Appearing to fall back on his earlier slam at the COP26 declaration by world leaders to have zero new vehicle emissions by 2040 in leading markets, President Museveni said: “This is the solution we should go for.”
Less than 2 per cent of Uganda’s more than 44 million people own a car with fuel prices approaching Shs7, 000 ($1.8) in a beleaguered economy. Museveni says fuel is likely going to remain high, even when Uganda starts producing oil because it will be sold at the world price, minus the transport costs.
The president noted that Uganda needs 5.17M to develop more affordable electric automotives while crisis after crisis has also awakened the government to breathe new life into Uganda’s long-dead railway networks.
“Once people get tired of expensive diesel, they will shift to the train. Fortunately, the railway system for Pakwach-Gulu-Tororo is there and they are repairing it. The government is now repairing the old railway metre gauge from Tororo to Kampala. The only problem could be Kasese because the railway line was vandalized and we shall have to build a totally new one there.”
Earlier own, Dr Joseph Muvawala, the executive director of the National Planning Authority (NPA), tabled a plan for direct importation of crude oil from the producing countries as a short-term measure, a development that would eliminate Kenyan oil marketers that hold contracts to buy petroleum product for refining and supply to the wider Eastern Africa.
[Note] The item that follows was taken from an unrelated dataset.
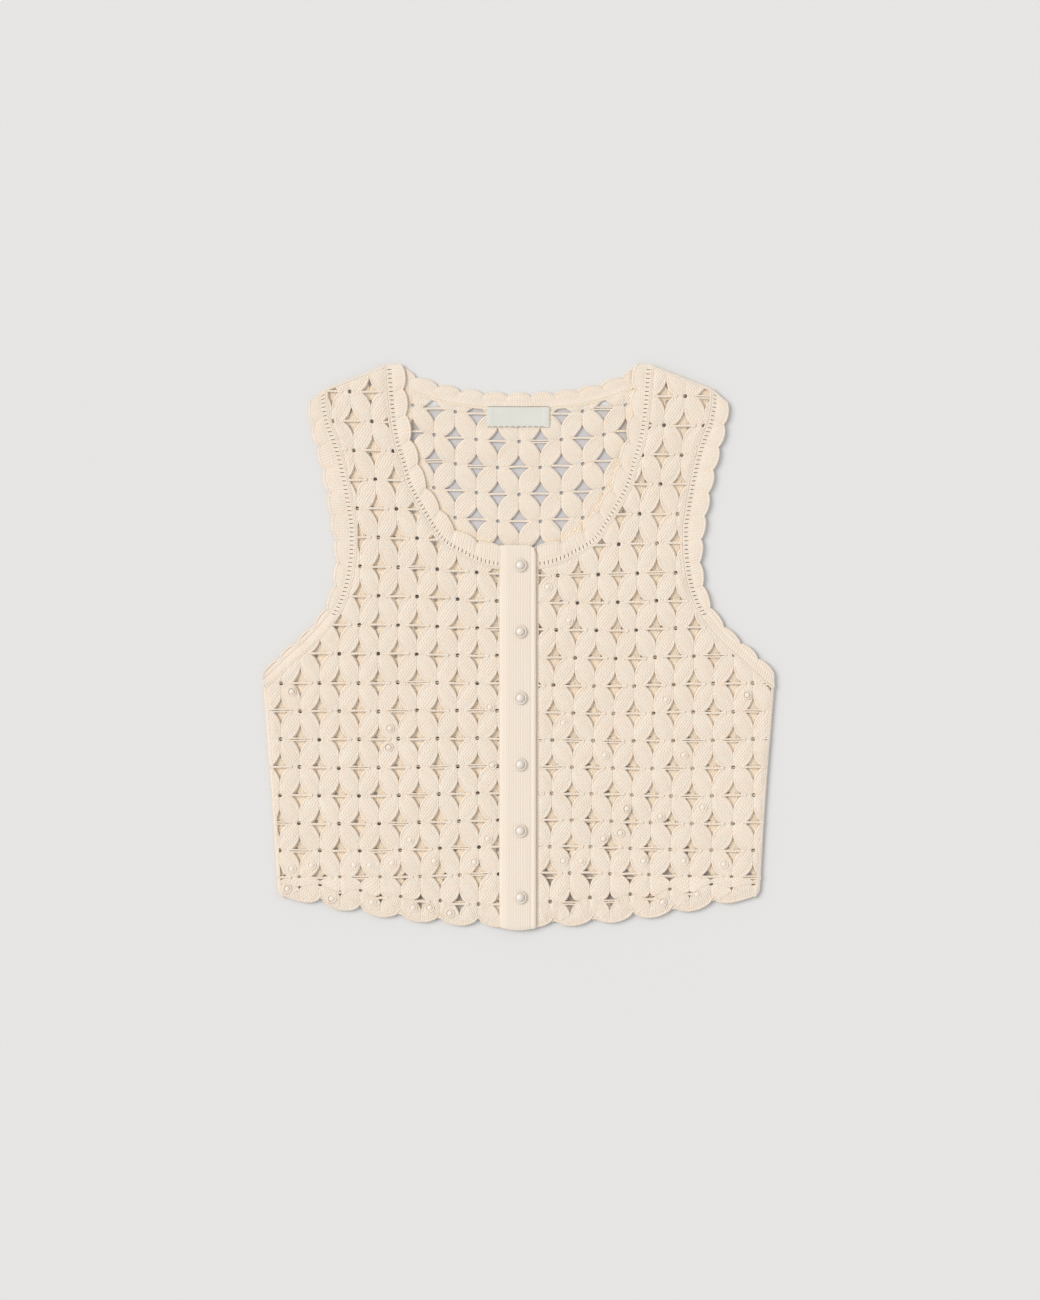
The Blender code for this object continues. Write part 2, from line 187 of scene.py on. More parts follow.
# How the worn lace has drifted from its straight rows, at these distances from the middle:
# (row height, (across, along) at each of them).
DRIFT_AT = (30.0, 90.0, 150.0, 210.0)
DRIFT = {
    "right": (
        (-208.0, (0.5, 3.5), (1.5, 1.0), (0.5, 0.0), (-1.5, 0.0)),
        (-158.0, (0.0, 1.5), (0.5, -0.5), (-1.0, -2.0), (-1.5, -1.0)),
        (-108.0, (-0.5, 0.5), (-0.5, -0.5), (-1.0, -1.5), (-1.0, -0.5)),
        (-33.0, (-0.5, 0.0), (-2.0, 0.5), (-1.0, 0.0), (0.0, 0.0)),
        (19.0, (-0.5, -3.2), (-2.0, -1.0), (-0.5, 0.0), (0.0, 0.0)),
        (72.0, (-1.0, -6.2), (-1.5, -1.0), (0.5, 0.0), (0.0, 0.0)),
        (230.0, (0.0, -8.0), (0.0, -2.0), (0.0, -0.5), (0.0, 0.0)),
    ),
    "left": (
        (-208.0, (-3.5, 4.0), (-3.0, 3.5), (-3.5, 1.5), (0.0, 0.0)),
        (-158.0, (-2.0, 2.0), (-2.0, 0.5), (-2.0, -2.0), (1.0, -1.0)),
        (-108.0, (-1.5, -0.5), (-0.5, -1.5), (-1.0, -2.0), (0.5, -0.5)),
        (-33.0, (0.0, -2.0), (1.0, -3.0), (0.5, -1.0), (0.0, -0.5)),
        (19.0, (2.0, -4.5), (3.0, -5.5), (1.5, -3.0), (0.5, -1.0)),
        (72.0, (4.0, -8.5), (4.0, -6.5), (1.5, -5.5), (1.0, -3.0)),
        (230.0, (2.0, -10.0), (2.0, -3.5), (2.0, -4.5), (1.0, -4.0)),
    ),
}

# Strips of plain chain that finish a body: at a seam, down its side, and how far each laps the lace.
SEAM_CHAIN = 1.7
SIDE_STRIP = 2.6
CHAIN_LAP = 0.6
CHAIN_STITCH = 1.3
CHAIN_KNOTS = 0.14
# Their sections: (share of the width from the edge inward, height over the cloth).
SEAM_SECTION = ((0.0, -0.16), (0.3, 0.1), (0.6, 0.14), (0.85, 0.08), (1.0, -0.2))
SIDE_SECTION = ((0.0, -1.35), (0.14, -0.6), (0.36, -0.08), (0.64, 0.08), (0.85, 0.02), (1.0, -0.2))
# The cord along the hem: how far in and up its middle lies, and its half sizes.
HEM_CORD_IN = 0.95
HEM_CORD_UP = 1.12
HEM_CORD_HALF = (1.0, 1.1)

# How finely a petal is made: (rows at each flower, rows round each gap, shares across it).
BACK_PETAL = (2, 6, (0.0, 0.07, 0.2, 0.39, 0.61, 0.8, 0.93, 1.0))
FRONT_PETAL = (5, 10, (0.0, 0.035, 0.08, 0.14, 0.24, 0.37, 0.5, 0.63, 0.76, 0.86, 0.92, 0.965, 1.0))
LEAST_THICK = 1.2
# A squeezed petal keeps this share of its relief, and what its area adds.
LEAST_ROOM = 0.2
# Points nearer than this are made one: before the outline trims the petals, and after.
WELD = 0.01
EDGE_WELD = 0.03
# The threads: the least gap for one, how high they lie, their points and sides, how far past the gap they
# reach, the share of gaps with two, and how thick those are.
LEAST_GAP = 2.5
BACK_THREADS = 1.35
FRONT_THREADS = 1.95
THREAD_POINTS = 13
THREAD_SIDES = 6
THREAD_REACH = 1.6
TWO_THREADS = 0.2
TWO_THICK = 0.66

# How far the back's relief sinks where something lies on it, how softly the painted shade there begins, and
# how softly the sinking does.
COVERED_SINK = 0.62
COVERED_CHAIN_SINK = 0.1
COVERED_BAND_SINK = 0.35
SHADE_SOFT = 2.5
SINK_SOFT = 3.5

# Rows of points over a band: distances from its seam, rows between, and distances from its tips.
BAND_NEAR = (0.0, 0.4, 0.8, 1.3, 4.7, 5.4)
BAND_BETWEEN = 3
BAND_FAR = (4.4, 3.2, 2.3, 1.6, 0.9, 0.35, 0.0)
SLIT_ROW = 3
# Shares of an armhole band's length: where its slits end, where ribs along it begin, and how soon they
# are full.
ARMHOLE_SLITS = 0.7
ARMHOLE_RIBS = 0.62
RIBS_GROW = 0.14

# Where the floor takes painted shadow, under two layers of cloth and under one: (middle along, half width,
# half length).
SHADOW_UNDER_CLOTH = ((-96.0, 212.0, 142.0), (100.0, 148.0, 120.0))
SHADOW_UNDER_WINDOW = ((128.0, 104.0, 94.0),)

# The stage, in metres: the floor's half size and drop, where the key light stands and what the camera sees.
FLOOR_HALF = 6.0
FLOOR_DROP = 0.0002
KEY_AT = (-1.03, 0.37, 1.07)
KEY_COLOUR = (1.0, 0.985, 0.965)
FILL_COLOUR = (0.985, 0.99, 1.0, 1.0)
VIEW_MIDDLE = (0.0009, -0.0036)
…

This, he argued, would result in prices at the pump dropping by 15 to 20 per cent.
“At NPA we are already thinking; if we imported our own crude, refined in Mombasa, it would lower the price of fuel,” Dr Muvawala said.
Industry data shows that most small oil marketing companies in Uganda source 100 per cent of their product from Kenya, but overall, Uganda’s petroleum products industry gets over 90 per cent of imports from Kenya while the balance is sourced from Tanzania. The market in Uganda is liberalized, but economists are urging for consumer protection to contain unregulated fuel margins by oil marketers.